В заключение Дементьев прочитал «Никогда, никогда ни о чем не жалейте!» и ушел под долгие, не отпускающие аплодисменты. С охапкой цветов, что было редкостью в то безбукетное время. «Еще» – требовал зал. Однако организаторы были неумолимы. Первое отделение и так непростительно затянулось. Мне кажется, именно тогда наметился не всем понятный конфликт поэта с «диктаторами творческой моды», которые никогда не прощают художнику, если он способен завоевать публику без посредников. Им не понятна та естественная эстетика, когда образ рождается замыслом, а не наоборот:
– Ну что? – спросил я у экложиста.
– На публику работает.
– А на кого должен работать поэт?
– На вечность…
– А-а-а…
Публика рванула в буфет, а мы распили предусмотрительно принесенный с собой портвейн «Агдам» в укромном месте возле бильярдной, благородно налив заплутавшему во времени и пространстве старику Рудерману – автору бессмертной «Тачанки». Закусывали солеными сушками и обсуждали услышанное: кто-то критиковал автора за неточные рифмы, кто-то – за дидактику – «Не смейте забывать учителей!», кто-то упрекал Дементьева за танки на улицах Праги.

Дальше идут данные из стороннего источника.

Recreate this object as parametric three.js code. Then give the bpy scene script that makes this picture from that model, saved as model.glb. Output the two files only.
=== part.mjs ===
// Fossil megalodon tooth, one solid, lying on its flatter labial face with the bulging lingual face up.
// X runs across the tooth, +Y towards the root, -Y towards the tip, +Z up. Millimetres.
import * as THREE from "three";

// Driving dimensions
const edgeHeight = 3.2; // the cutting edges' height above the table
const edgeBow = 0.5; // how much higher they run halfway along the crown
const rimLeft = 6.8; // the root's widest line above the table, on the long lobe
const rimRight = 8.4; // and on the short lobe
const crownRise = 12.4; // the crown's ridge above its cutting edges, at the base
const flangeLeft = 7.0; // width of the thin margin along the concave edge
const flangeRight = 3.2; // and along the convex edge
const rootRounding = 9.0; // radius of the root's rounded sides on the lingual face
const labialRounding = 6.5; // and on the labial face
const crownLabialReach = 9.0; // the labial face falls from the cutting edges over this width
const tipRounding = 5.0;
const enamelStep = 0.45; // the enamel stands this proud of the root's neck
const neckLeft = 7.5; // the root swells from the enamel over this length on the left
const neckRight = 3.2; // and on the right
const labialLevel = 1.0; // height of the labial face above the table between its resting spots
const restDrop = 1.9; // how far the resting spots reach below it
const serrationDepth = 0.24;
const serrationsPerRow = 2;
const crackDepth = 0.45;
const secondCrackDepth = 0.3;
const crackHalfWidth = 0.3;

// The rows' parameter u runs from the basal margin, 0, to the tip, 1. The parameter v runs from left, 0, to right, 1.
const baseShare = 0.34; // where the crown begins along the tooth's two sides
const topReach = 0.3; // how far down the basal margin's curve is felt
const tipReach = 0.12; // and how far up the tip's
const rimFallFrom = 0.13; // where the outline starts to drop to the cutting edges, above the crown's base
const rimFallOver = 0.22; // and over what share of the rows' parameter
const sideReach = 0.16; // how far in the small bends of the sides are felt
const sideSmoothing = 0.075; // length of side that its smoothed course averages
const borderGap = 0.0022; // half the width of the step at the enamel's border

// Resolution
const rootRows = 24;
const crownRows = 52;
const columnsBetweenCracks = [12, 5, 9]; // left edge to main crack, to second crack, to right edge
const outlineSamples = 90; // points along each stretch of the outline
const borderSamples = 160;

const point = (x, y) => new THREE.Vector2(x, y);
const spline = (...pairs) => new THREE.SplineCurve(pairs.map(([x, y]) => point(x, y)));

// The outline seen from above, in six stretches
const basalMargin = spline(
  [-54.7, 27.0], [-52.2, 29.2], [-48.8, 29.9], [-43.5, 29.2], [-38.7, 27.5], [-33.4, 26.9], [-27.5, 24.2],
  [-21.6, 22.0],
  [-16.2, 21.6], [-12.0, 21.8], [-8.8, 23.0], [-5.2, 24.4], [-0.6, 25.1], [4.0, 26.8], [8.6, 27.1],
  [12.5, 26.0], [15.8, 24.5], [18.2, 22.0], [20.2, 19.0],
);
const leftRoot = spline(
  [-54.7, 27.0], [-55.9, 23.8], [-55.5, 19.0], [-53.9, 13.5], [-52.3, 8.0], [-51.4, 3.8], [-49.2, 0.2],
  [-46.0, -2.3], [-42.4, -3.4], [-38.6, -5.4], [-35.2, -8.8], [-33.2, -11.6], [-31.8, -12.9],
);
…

– А сейчас вы услышите настоящую поэзию! – предупредил экложист, и мы вернулись в зал.
На сцене уже стоял щуплый Петр Вегин, похожий издали на бескрылого ангела, севшего на диету. Его стихи были грамотные, выстроенные, местами изощренные и оснащенные метафорами, уместными, как поручни трамвая, но не трогающими сердце:
– Кто выбегает? – тихо переспросила женщина, сидевшая впереди.
– Пестун.
– Ай, разве так можно!
– Ты понял, какое слово он имел в виду на самом деле? – шепотом спросил меня экложист.
– Понял.
– Учись!
– Чему?
– Тайнописи. А «лет лебединый» – так это просто в десятку.
– В каком смысле?
– Не понял?
– Нет.
– Объясняю для простейших. «Лёт» звучит как «Лёд. Так?
– Так. Ну и что?
– Получается: «лёд лебединый». Значит, в этой стране заморожен любой порыв ввысь.
– Иди ты!
– Конечно! Если ты так не научишься писать, вали из поэзии, не оглядываясь!

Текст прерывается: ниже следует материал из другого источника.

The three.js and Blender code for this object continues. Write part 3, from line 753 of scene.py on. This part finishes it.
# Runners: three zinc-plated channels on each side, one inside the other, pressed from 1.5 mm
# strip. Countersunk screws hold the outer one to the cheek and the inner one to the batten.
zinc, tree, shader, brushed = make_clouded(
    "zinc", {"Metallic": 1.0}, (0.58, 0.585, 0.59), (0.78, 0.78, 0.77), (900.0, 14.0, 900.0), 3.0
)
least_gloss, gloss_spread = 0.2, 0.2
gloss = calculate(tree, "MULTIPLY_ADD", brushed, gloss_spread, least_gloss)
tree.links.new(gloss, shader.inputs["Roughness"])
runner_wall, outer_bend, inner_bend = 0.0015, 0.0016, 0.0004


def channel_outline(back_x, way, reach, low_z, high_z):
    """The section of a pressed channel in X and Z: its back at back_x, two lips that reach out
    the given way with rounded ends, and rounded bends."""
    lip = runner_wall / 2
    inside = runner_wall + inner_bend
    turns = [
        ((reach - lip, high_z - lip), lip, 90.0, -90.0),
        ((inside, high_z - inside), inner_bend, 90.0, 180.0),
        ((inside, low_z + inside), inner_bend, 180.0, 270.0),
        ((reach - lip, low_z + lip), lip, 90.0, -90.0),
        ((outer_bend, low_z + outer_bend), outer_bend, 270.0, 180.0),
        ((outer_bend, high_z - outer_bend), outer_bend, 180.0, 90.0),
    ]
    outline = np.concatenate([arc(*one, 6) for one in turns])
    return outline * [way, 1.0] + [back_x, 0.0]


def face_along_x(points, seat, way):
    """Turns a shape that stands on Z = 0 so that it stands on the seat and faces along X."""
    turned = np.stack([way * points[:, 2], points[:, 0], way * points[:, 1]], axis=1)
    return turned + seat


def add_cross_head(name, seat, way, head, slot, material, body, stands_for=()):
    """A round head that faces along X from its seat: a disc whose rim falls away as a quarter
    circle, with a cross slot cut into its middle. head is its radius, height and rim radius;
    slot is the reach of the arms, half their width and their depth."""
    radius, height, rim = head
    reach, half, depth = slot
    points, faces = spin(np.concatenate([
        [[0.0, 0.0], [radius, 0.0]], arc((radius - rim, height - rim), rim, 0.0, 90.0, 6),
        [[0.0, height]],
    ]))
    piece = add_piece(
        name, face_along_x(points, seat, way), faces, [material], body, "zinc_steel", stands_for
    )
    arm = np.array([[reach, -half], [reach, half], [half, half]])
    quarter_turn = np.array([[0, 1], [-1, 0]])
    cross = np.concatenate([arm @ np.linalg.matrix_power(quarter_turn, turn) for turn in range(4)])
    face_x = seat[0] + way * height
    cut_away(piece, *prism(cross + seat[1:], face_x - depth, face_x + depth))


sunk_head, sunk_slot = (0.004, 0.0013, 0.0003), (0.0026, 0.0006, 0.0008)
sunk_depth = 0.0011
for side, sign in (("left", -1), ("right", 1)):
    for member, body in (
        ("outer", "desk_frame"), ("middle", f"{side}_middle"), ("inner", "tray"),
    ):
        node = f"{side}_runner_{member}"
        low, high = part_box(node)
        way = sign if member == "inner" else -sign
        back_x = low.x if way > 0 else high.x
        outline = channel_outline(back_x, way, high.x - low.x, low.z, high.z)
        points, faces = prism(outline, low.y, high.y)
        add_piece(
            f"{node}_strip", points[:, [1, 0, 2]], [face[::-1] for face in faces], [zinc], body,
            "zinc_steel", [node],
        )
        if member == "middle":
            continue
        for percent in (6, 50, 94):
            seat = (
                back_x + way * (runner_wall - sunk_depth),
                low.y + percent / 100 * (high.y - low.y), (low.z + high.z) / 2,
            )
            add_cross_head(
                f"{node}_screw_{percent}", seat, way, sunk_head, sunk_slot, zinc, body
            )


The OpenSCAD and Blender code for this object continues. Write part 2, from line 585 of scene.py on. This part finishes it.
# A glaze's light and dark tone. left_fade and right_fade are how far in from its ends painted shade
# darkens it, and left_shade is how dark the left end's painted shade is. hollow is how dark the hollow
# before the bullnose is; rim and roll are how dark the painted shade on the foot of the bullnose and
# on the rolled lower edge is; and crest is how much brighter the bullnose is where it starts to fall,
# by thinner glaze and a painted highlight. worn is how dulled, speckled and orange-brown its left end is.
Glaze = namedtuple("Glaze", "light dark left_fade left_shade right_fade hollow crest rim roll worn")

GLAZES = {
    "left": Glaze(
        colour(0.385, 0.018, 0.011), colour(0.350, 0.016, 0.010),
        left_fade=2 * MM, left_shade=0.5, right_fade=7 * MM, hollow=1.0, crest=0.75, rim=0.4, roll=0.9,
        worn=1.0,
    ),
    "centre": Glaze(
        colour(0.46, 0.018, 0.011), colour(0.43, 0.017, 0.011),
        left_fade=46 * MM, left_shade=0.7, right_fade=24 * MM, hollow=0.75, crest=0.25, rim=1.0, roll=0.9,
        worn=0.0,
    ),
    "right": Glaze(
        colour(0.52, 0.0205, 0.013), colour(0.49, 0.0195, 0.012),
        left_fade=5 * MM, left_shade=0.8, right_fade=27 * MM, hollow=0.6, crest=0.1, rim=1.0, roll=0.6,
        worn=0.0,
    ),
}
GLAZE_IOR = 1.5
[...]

Забегая вперед, скажу, из поэзии свалил сам экложист, кажется, стал шить кроликовые шапки под «молодую ондатру». Тем временем первые ряды усердно аплодировали после каждого стихотворения, простые любители поэзии в глубине зала переглядывались. Последнее стихотворение Вегина, помню, заканчивалось строчкой: «За убийство любви – расстрел!». При этом он так повел руками, словно стрелял «от живота» из «шмайссера», причем явно не по первым рядам…

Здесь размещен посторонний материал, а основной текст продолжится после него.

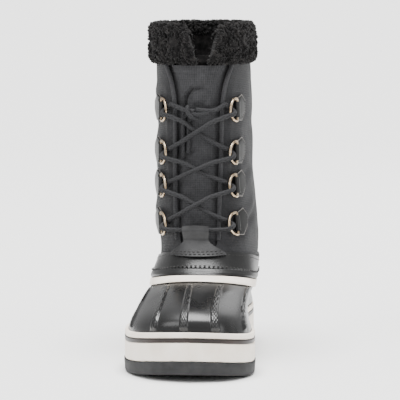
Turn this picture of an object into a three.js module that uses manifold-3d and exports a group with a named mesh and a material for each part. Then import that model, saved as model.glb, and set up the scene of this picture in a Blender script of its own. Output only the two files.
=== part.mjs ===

В наших разговорах Андрей Дмитриевич иногда сетовал:
– Ну почему они меня так не любят? Я же печатаю их «с колес», двигаю на премии, радуюсь их успехам…
– Вы сейчас о ком?
– О Белле, Андрее, Женьке…
– А что вы хотите? Тайнописцы других не признают.
– Понимаю. Но все равно обидно.
Несколько лет назад Андрея Дмитриевича выдвинули на соискание Государственной премии в области литературы. Я, как член совета при Президенте, участвовал в голосовании, даже выступил перед этим, объясняя, что речь идет не только о старейшем русском лирике, но о поэте народном, горячо любимом читателями. Покивали и прокатили.
В последний раз мы виделись с Андреем Дмитриевичем 1 июня на его авторской радиопрограмме «Виражи времени». Поговорили в прямом эфире, как всегда, остро. Когда выходили из студии, его жена и вдохновительница Аня Пугач, сказала:
– Молодцы, ребята! Теперь передачу точно закроют… Андрюша, скорее, мы опаздываем!